Berry Petroleum Co. v. Commissioner
United States Tax Court
104 T.C. 584 (1995)
Berry Petroleum Company (Berry) (plaintiff) and its wholly owned subsidiary, Bush, were in the oil business. Tosco Enhanced Oil Recovery Corp. (Teorco), a wholly owned subsidiary of Tosco Corp. (Tosco), held leasehold interests in four oil properties, one of which was called Placerita. Berry and Tenneco Oil Co. (Tenneco), another oil company, entered an acquisition agreement under which Bush purchased all Teorco’s stock and had the Placerita property sold to Tenneco, and Tenneco paid Berry in exchange. After Bush acquired Teorco, Teorco’s name was changed to C.J. Co., and C.J. had immediate net-operating-loss carryovers. Before the acquisition, Bush had enough cash for its purposes. However, the acquisition caused Bush to need additional cash, and therefore, C.J. gave Bush two cash advances in exchange for unsecured notes. Ultimately, Bush could not repay the advances, and C.J. issued Bush a dividend by cancelling repayment. Immediately after, Bush transferred all of its C.J. stock to Berry. C.J. was ultimately merged into Berry. Berry argued, in part, that the dividend from C.J. to Bush did not qualify as a corporate contraction because the dividend did not occur in connection with Teorco’s ownership change as required by § 382(e)(2) of the Internal Revenue Code.
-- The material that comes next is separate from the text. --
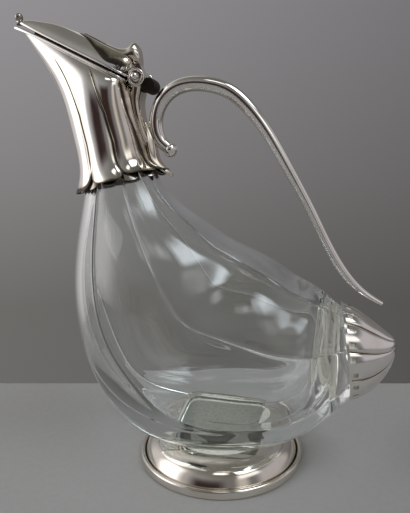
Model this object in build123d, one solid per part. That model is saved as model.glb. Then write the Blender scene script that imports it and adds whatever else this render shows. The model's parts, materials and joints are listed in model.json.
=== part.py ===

However, the Commissioner of Internal Revenue (the Commissioner) (defendant) argued that, because Bush never intended to repay the advances, the cancellation of repayment was a corporate contraction within the meaning of § 382(e)(2). The Commissioner further argued that the cash advances were connected to Teorco’s ownership change because Bush would not have needed the advances but for Bush’s acquisition of Teorco.